Stated exercise:
State the number of lines, and only that number, in which the word "node" appears.

Stored data:
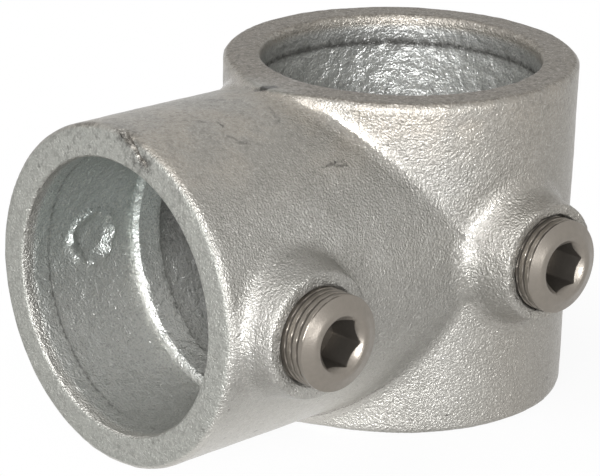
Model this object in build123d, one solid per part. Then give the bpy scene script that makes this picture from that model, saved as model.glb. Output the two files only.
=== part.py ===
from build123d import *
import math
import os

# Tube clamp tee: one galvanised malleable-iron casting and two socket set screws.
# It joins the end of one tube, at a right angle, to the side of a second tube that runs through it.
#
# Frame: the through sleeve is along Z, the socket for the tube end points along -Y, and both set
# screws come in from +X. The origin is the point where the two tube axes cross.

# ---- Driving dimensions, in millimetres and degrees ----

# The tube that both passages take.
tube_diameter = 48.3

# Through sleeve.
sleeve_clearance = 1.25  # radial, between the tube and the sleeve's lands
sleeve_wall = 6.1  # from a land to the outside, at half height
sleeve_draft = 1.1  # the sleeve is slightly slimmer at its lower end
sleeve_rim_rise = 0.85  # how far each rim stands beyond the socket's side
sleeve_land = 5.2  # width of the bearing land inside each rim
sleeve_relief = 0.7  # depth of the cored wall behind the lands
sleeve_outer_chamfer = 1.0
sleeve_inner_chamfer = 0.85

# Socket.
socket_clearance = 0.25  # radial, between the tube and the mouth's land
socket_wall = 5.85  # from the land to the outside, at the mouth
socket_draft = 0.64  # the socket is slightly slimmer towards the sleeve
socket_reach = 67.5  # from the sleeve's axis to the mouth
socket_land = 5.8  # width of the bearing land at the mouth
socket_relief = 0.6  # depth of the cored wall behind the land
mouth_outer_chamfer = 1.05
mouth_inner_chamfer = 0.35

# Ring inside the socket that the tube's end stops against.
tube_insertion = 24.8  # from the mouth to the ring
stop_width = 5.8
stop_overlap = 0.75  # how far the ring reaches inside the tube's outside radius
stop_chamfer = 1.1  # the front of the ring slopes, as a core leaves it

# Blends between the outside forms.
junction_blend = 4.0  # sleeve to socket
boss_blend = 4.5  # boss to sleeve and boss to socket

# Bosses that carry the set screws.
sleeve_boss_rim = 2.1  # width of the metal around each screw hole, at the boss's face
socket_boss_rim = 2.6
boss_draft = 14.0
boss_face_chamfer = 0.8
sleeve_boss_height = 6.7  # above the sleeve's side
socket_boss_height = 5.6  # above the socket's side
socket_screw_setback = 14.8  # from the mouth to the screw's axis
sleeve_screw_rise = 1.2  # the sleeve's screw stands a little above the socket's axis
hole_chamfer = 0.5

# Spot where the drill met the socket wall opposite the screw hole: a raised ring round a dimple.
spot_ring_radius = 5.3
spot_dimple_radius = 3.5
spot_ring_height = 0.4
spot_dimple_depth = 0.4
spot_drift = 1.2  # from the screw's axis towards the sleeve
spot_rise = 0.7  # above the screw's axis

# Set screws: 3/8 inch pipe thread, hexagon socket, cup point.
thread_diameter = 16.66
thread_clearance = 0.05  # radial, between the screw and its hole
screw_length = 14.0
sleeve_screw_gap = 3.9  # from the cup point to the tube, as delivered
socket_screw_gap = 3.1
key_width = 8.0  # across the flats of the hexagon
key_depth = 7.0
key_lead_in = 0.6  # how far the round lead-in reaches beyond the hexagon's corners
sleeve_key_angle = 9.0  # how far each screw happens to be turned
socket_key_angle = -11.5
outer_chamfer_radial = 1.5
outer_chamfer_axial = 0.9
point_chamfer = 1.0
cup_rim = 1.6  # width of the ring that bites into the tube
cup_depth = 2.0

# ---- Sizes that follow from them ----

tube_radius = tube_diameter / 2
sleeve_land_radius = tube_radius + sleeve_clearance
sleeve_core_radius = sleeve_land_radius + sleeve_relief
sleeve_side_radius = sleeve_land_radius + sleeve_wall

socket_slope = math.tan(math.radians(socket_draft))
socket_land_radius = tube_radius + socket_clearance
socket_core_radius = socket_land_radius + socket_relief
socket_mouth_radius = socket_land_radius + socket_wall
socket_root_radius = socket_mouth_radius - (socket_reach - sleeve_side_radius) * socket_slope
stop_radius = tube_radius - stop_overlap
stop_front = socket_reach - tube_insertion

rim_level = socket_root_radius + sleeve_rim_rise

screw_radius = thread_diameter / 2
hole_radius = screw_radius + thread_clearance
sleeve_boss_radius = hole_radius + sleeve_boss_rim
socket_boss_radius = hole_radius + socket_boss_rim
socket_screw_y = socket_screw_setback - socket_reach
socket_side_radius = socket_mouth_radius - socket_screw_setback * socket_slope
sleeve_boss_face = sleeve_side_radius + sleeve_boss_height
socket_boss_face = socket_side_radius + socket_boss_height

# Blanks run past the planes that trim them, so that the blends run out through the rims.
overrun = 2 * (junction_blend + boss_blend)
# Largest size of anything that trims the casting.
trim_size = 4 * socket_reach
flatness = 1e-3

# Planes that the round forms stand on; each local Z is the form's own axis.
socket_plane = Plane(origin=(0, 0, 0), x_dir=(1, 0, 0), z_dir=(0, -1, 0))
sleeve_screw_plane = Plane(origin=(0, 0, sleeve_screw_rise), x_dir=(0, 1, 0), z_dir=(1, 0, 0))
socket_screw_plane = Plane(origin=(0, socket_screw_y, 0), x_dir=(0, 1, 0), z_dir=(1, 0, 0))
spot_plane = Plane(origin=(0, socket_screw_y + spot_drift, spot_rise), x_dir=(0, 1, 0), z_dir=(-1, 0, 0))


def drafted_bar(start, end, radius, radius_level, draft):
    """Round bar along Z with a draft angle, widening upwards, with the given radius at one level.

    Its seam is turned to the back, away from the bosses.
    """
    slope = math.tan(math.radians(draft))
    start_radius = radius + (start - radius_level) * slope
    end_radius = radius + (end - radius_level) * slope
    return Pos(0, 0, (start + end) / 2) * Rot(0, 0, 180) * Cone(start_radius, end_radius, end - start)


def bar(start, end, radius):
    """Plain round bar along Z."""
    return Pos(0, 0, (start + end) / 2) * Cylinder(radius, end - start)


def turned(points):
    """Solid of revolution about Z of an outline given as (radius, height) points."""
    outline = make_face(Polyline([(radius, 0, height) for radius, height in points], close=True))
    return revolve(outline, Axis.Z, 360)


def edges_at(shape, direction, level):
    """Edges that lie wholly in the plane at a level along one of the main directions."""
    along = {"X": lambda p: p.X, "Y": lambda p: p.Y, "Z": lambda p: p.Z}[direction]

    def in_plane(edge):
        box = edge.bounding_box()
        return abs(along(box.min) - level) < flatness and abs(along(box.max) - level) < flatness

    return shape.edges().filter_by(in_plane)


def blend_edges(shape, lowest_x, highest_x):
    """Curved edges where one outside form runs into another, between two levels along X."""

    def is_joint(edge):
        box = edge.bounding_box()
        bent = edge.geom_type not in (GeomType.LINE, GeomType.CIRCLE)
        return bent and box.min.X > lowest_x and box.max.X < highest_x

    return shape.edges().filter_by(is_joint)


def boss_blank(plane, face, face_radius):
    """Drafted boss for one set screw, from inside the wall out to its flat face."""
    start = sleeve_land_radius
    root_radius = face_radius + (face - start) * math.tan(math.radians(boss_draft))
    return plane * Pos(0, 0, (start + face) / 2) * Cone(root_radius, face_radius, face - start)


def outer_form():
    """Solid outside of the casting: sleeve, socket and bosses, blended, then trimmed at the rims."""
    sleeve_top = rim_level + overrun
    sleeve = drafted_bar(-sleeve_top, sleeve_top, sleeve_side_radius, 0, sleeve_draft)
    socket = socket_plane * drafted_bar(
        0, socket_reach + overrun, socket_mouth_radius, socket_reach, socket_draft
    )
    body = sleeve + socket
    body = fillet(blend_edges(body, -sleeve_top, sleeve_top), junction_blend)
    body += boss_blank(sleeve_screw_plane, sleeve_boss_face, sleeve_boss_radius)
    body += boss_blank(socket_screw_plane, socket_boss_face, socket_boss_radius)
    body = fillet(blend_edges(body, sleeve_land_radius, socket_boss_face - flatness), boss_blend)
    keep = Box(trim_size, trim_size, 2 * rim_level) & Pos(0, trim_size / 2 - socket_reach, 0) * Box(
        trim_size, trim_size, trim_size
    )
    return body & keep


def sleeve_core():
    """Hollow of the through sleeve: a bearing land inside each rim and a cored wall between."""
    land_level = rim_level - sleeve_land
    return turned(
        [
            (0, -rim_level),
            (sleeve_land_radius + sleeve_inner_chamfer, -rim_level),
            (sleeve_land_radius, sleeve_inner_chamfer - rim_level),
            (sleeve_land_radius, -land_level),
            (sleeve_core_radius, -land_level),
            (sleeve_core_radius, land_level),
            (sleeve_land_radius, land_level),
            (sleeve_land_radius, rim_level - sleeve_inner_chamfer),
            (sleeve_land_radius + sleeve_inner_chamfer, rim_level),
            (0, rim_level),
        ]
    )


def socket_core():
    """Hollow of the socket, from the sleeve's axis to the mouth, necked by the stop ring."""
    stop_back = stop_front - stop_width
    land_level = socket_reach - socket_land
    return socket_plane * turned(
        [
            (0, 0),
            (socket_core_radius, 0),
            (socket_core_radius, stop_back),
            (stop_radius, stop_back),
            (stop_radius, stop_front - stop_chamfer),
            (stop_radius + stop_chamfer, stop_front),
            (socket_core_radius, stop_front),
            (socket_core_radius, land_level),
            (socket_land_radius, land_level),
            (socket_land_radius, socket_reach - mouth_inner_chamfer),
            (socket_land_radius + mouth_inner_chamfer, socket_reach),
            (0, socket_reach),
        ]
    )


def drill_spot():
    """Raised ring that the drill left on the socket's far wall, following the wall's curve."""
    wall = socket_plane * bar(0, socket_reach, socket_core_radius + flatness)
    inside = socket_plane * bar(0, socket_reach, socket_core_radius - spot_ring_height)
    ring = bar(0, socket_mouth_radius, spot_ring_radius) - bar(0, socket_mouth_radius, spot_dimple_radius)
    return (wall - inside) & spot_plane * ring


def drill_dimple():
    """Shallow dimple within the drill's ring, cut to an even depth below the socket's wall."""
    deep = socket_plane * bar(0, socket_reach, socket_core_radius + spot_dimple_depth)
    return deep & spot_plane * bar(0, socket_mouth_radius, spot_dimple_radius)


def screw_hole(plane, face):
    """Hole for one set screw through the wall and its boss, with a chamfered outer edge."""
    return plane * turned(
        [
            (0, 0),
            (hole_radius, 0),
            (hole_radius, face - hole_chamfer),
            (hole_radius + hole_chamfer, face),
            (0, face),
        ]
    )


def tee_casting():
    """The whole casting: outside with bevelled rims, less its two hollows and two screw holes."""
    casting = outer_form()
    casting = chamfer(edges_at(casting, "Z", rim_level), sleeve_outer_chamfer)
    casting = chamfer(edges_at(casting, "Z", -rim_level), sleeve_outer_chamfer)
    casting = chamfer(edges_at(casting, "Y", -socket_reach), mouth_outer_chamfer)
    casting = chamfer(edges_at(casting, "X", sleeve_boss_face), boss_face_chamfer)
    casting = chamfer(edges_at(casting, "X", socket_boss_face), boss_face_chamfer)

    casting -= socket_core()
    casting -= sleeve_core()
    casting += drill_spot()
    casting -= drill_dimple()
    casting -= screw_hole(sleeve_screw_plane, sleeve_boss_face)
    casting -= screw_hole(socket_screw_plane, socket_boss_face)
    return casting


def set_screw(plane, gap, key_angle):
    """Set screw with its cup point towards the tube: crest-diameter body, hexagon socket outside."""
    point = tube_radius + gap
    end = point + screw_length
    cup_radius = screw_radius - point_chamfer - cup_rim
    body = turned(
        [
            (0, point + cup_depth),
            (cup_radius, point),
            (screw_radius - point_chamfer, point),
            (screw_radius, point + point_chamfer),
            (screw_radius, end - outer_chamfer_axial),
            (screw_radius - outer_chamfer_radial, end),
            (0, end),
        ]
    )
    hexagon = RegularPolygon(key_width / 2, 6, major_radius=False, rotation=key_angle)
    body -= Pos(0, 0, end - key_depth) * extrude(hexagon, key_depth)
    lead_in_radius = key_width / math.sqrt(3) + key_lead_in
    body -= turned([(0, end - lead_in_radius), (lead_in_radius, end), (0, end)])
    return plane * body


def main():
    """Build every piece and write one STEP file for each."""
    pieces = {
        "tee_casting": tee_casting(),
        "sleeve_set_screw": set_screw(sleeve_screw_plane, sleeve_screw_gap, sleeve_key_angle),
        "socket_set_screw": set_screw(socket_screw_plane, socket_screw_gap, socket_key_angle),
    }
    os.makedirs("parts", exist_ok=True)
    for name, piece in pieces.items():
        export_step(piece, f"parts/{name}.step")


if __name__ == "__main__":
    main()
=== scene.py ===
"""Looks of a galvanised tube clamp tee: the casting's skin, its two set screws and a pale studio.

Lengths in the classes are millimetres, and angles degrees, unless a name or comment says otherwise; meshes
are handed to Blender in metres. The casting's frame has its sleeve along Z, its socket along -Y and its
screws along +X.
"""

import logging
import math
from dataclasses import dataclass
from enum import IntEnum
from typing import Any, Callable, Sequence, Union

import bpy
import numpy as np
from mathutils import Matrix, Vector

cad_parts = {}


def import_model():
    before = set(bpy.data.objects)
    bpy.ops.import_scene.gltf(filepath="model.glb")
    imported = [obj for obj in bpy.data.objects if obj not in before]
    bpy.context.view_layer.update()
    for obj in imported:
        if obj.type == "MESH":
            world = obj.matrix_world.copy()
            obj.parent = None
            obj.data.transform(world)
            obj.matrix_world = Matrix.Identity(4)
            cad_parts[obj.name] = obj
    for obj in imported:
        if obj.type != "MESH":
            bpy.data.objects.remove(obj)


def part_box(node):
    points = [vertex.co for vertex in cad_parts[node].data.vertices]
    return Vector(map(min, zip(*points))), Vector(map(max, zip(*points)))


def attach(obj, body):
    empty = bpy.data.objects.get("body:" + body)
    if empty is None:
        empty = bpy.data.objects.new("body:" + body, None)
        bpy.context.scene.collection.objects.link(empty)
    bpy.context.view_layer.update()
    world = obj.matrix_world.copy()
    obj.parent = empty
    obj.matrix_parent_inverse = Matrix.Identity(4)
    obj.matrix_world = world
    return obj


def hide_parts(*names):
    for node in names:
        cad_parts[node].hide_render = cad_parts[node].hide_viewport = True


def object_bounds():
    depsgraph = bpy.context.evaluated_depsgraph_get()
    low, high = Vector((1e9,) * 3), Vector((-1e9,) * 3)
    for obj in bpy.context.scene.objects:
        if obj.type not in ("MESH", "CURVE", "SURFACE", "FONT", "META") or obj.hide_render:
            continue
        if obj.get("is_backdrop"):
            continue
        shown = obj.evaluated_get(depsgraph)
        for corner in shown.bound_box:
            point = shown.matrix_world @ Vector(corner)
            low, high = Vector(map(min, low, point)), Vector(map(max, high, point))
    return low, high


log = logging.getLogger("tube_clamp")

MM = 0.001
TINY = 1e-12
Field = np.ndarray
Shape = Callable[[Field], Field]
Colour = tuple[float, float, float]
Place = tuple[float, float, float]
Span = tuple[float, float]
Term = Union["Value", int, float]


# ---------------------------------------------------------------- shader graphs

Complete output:
4